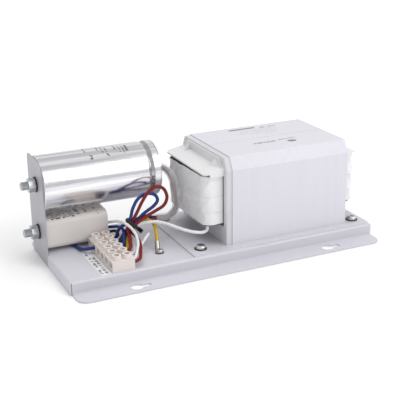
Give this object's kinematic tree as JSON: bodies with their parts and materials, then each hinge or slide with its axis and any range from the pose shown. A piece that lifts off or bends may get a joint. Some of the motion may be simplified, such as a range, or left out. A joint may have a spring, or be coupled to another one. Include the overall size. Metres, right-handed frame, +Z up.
{
  "type": "discharge lamp control gear tray",
  "caption": "White steel gear tray for a discharge grow lamp carrying a boxed ballast, capacitor can, ignitor, terminal strip and tied wiring.",
  "frame": {"origin": "on the floor, under the middle of the overall bounding box, which runs from the capacitor stud's tip to the far end of the tray", "axes": "+X along the tray from the capacitor bracket to the ballast, +Y towards the side with the bracket, +Z up"},
  "size_m": [0.335, 0.162, 0.1038],
  "materials": {
    "white_paint": "satin",
    "lamination_steel": "matte",
    "copper_winding": "satin",
    "winding_tape": "matte",
    "white_plastic": "satin",
    "zinc_steel": "satin",
    "dark_steel": "satin",
    "bright_aluminium": "polished",
    "grey_plastic": "matte",
    "film_roll": "satin",
    "cream_plastic": "satin",
    "potting_resin": "matte",
    "pink_beige_plastic": "matte",
    "nickel_brass": "satin",
    "label_paper": "matte",
    "black_plastic": "satin",
    "red_insulation": "gloss",
    "blue_insulation": "gloss",
    "white_insulation": "gloss",
    "yellow_insulation": "gloss",
    "brown_insulation": "gloss",
    "pale_sleeve": "gloss"
  },
  "bodies": {
    "gear_tray": {"ballast_coil": "copper_winding", "ballast_core": "lamination_steel", "ballast_cover_back": "white_paint", "ballast_cover_front": "white_paint", "ballast_lead": "white_insulation", "ballast_plate": "white_paint", "block_screws": "zinc_steel", "blue_loop_wire": "blue_insulation", "cable_tie": "black_plastic", "capacitor_bracket": "white_paint", "capacitor_can": "bright_aluminium", "capacitor_lead_a": "blue_insulation", "capacitor_lead_b": "red_insulation", "capacitor_lid": "grey_plastic", "capacitor_nut": "zinc_steel", "capacitor_roll": "film_roll", "capacitor_stud": "zinc_steel", "capacitor_washer": "dark_steel", "coil_tape_left": "winding_tape", "coil_tape_right": "winding_tape", "earth_lug": "nickel_brass", "earth_nut": "zinc_steel", "earth_screw": "zinc_steel", "earth_washer": "dark_steel", "earth_wire": "yellow_insulation", "end_insulator_left": "white_plastic", "end_insulator_right": "white_plastic", "ignitor_case": "cream_plastic", "ignitor_lead_blue": "blue_insulation", "ignitor_lead_brown": "brown_insulation", "ignitor_lead_white": "white_insulation", "ignitor_nut": "zinc_steel", "ignitor_potting": "potting_resin", "ignitor_stud": "zinc_steel", "ignitor_washer": "dark_steel", "lead_sleeve": "pale_sleeve", "plate_nuts": "zinc_steel", "plate_screws": "zinc_steel", "plate_washers": "dark_steel", "red_loop_wire": "red_insulation", "spare_lead": "white_insulation", "supply_wire": "blue_insulation", "terminal_block": "pink_beige_plastic", "terminal_tubes": "nickel_brass", "tray": "white_paint", "tray_label": "label_paper"},
    "clamp_1": {"clamp_screw_1": "zinc_steel"},
    "clamp_2": {"clamp_screw_2": "zinc_steel"},
    "clamp_3": {"clamp_screw_3": "zinc_steel"},
    "clamp_4": {"clamp_screw_4": "zinc_steel"},
    "clamp_5": {"clamp_screw_5": "zinc_steel"},
    "clamp_6": {"clamp_screw_6": "zinc_steel"},
    "clamp_7": {"clamp_screw_7": "zinc_steel"},
    "clamp_8": {"clamp_screw_8": "zinc_steel"},
    "clamp_9": {"clamp_screw_9": "zinc_steel"},
    "clamp_10": {"clamp_screw_10": "zinc_steel"},
    "clamp_11": {"clamp_screw_11": "zinc_steel"},
    "clamp_12": {"clamp_screw_12": "zinc_steel"}
  },
  "joints": [
    {"name": "clamp_1_travel", "type": "slide", "parent": "gear_tray", "child": "clamp_1", "axis": [0, 0, 1], "range_m": [0, 0.0024]},
    {"name": "clamp_2_travel", "type": "slide", "parent": "gear_tray", "child": "clamp_2", "axis": [0, 0, 1], "range_m": [0, 0.0024]},
    {"name": "clamp_3_travel", "type": "slide", "parent": "gear_tray", "child": "clamp_3", "axis": [0, 0, 1], "range_m": [0, 0.0024]},
    {"name": "clamp_4_travel", "type": "slide", "parent": "gear_tray", "child": "clamp_4", "axis": [0, 0, 1], "range_m": [0, 0.0024]},
    {"name": "clamp_5_travel", "type": "slide", "parent": "gear_tray", "child": "clamp_5", "axis": [0, 0, 1], "range_m": [0, 0.0024]},
    {"name": "clamp_6_travel", "type": "slide", "parent": "gear_tray", "child": "clamp_6", "axis": [0, 0, 1], "range_m": [0, 0.0024]},
    {"name": "clamp_7_travel", "type": "slide", "parent": "gear_tray", "child": "clamp_7", "axis": [0, 0, 1], "range_m": [0, 0.0024]},
    {"name": "clamp_8_travel", "type": "slide", "parent": "gear_tray", "child": "clamp_8", "axis": [0, 0, 1], "range_m": [0, 0.0024]},
    {"name": "clamp_9_travel", "type": "slide", "parent": "gear_tray", "child": "clamp_9", "axis": [0, 0, 1], "range_m": [0, 0.0024]},
    {"name": "clamp_10_travel", "type": "slide", "parent": "gear_tray", "child": "clamp_10", "axis": [0, 0, 1], "range_m": [0, 0.0024]},
    {"name": "clamp_11_travel", "type": "slide", "parent": "gear_tray", "child": "clamp_11", "axis": [0, 0, 1], "range_m": [0, 0.0024]},
    {"name": "clamp_12_travel", "type": "slide", "parent": "gear_tray", "child": "clamp_12", "axis": [0, 0, 1], "range_m": [0, 0.0024]}
  ]
}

◆ EXERCISE ◆
Copy down the whole of the data above, matching it exactly.

◆ EXERCISE RESULT ◆
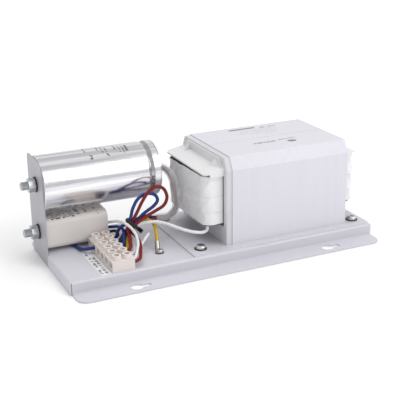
Give this object's kinematic tree as JSON: bodies with their parts and materials, then each hinge or slide with its axis and any range from the pose shown. A piece that lifts off or bends may get a joint. Some of the motion may be simplified, such as a range, or left out. A joint may have a spring, or be coupled to another one. Include the overall size. Metres, right-handed frame, +Z up.
{
  "type": "discharge lamp control gear tray",
  "caption": "White steel gear tray for a discharge grow lamp carrying a boxed ballast, capacitor can, ignitor, terminal strip and tied wiring.",
  "frame": {"origin": "on the floor, under the middle of the overall bounding box, which runs from the capacitor stud's tip to the far end of the tray", "axes": "+X along the tray from the capacitor bracket to the ballast, +Y towards the side with the bracket, +Z up"},
  "size_m": [0.335, 0.162, 0.1038],
  "materials": {
    "white_paint": "satin",
    "lamination_steel": "matte",
    "copper_winding": "satin",
    "winding_tape": "matte",
    "white_plastic": "satin",
    "zinc_steel": "satin",
    "dark_steel": "satin",
    "bright_aluminium": "polished",
    "grey_plastic": "matte",
    "film_roll": "satin",
    "cream_plastic": "satin",
    "potting_resin": "matte",
    "pink_beige_plastic": "matte",
    "nickel_brass": "satin",
    "label_paper": "matte",
    "black_plastic": "satin",
    "red_insulation": "gloss",
    "blue_insulation": "gloss",
    "white_insulation": "gloss",
    "yellow_insulation": "gloss",
    "brown_insulation": "gloss",
    "pale_sleeve": "gloss"
  },
  "bodies": {
    "gear_tray": {"ballast_coil": "copper_winding", "ballast_core": "lamination_steel", "ballast_cover_back": "white_paint", "ballast_cover_front": "white_paint", "ballast_lead": "white_insulation", "ballast_plate": "white_paint", "block_screws": "zinc_steel", "blue_loop_wire": "blue_insulation", "cable_tie": "black_plastic", "capacitor_bracket": "white_paint", "capacitor_can": "bright_aluminium", "capacitor_lead_a": "blue_insulation", "capacitor_lead_b": "red_insulation", "capacitor_lid": "grey_plastic", "capacitor_nut": "zinc_steel", "capacitor_roll": "film_roll", "capacitor_stud": "zinc_steel", "capacitor_washer": "dark_steel", "coil_tape_left": "winding_tape", "coil_tape_right": "winding_tape", "earth_lug": "nickel_brass", "earth_nut": "zinc_steel", "earth_screw": "zinc_steel", "earth_washer": "dark_steel", "earth_wire": "yellow_insulation", "end_insulator_left": "white_plastic", "end_insulator_right": "white_plastic", "ignitor_case": "cream_plastic", "ignitor_lead_blue": "blue_insulation", "ignitor_lead_brown": "brown_insulation", "ignitor_lead_white": "white_insulation", "ignitor_nut": "zinc_steel", "ignitor_potting": "potting_resin", "ignitor_stud": "zinc_steel", "ignitor_washer": "dark_steel", "lead_sleeve": "pale_sleeve", "plate_nuts": "zinc_steel", "plate_screws": "zinc_steel", "plate_washers": "dark_steel", "red_loop_wire": "red_insulation", "spare_lead": "white_insulation", "supply_wire": "blue_insulation", "terminal_block": "pink_beige_plastic", "terminal_tubes": "nickel_brass", "tray": "white_paint", "tray_label": "label_paper"},
    "clamp_1": {"clamp_screw_1": "zinc_steel"},
    "clamp_2": {"clamp_screw_2": "zinc_steel"},
    "clamp_3": {"clamp_screw_3": "zinc_steel"},
    "clamp_4": {"clamp_screw_4": "zinc_steel"},
    "clamp_5": {"clamp_screw_5": "zinc_steel"},
    "clamp_6": {"clamp_screw_6": "zinc_steel"},
    "clamp_7": {"clamp_screw_7": "zinc_steel"},
    "clamp_8": {"clamp_screw_8": "zinc_steel"},
    "clamp_9": {"clamp_screw_9": "zinc_steel"},
    "clamp_10": {"clamp_screw_10": "zinc_steel"},
    "clamp_11": {"clamp_screw_11": "zinc_steel"},
    "clamp_12": {"clamp_screw_12": "zinc_steel"}
  },
  "joints": [
    {"name": "clamp_1_travel", "type": "slide", "parent": "gear_tray", "child": "clamp_1", "axis": [0, 0, 1], "range_m": [0, 0.0024]},
    {"name": "clamp_2_travel", "type": "slide", "parent": "gear_tray", "child": "clamp_2", "axis": [0, 0, 1], "range_m": [0, 0.0024]},
    {"name": "clamp_3_travel", "type": "slide", "parent": "gear_tray", "child": "clamp_3", "axis": [0, 0, 1], "range_m": [0, 0.0024]},
    {"name": "clamp_4_travel", "type": "slide", "parent": "gear_tray", "child": "clamp_4", "axis": [0, 0, 1], "range_m": [0, 0.0024]},
    {"name": "clamp_5_travel", "type": "slide", "parent": "gear_tray", "child": "clamp_5", "axis": [0, 0, 1], "range_m": [0, 0.0024]},
    {"name": "clamp_6_travel", "type": "slide", "parent": "gear_tray", "child": "clamp_6", "axis": [0, 0, 1], "range_m": [0, 0.0024]},
    {"name": "clamp_7_travel", "type": "slide", "parent": "gear_tray", "child": "clamp_7", "axis": [0, 0, 1], "range_m": [0, 0.0024]},
    {"name": "clamp_8_travel", "type": "slide", "parent": "gear_tray", "child": "clamp_8", "axis": [0, 0, 1], "range_m": [0, 0.0024]},
    {"name": "clamp_9_travel", "type": "slide", "parent": "gear_tray", "child": "clamp_9", "axis": [0, 0, 1], "range_m": [0, 0.0024]},
    {"name": "clamp_10_travel", "type": "slide", "parent": "gear_tray", "child": "clamp_10", "axis": [0, 0, 1], "range_m": [0, 0.0024]},
    {"name": "clamp_11_travel", "type": "slide", "parent": "gear_tray", "child": "clamp_11", "axis": [0, 0, 1], "range_m": [0, 0.0024]},
    {"name": "clamp_12_travel", "type": "slide", "parent": "gear_tray", "child": "clamp_12", "axis": [0, 0, 1], "range_m": [0, 0.0024]}
  ]
}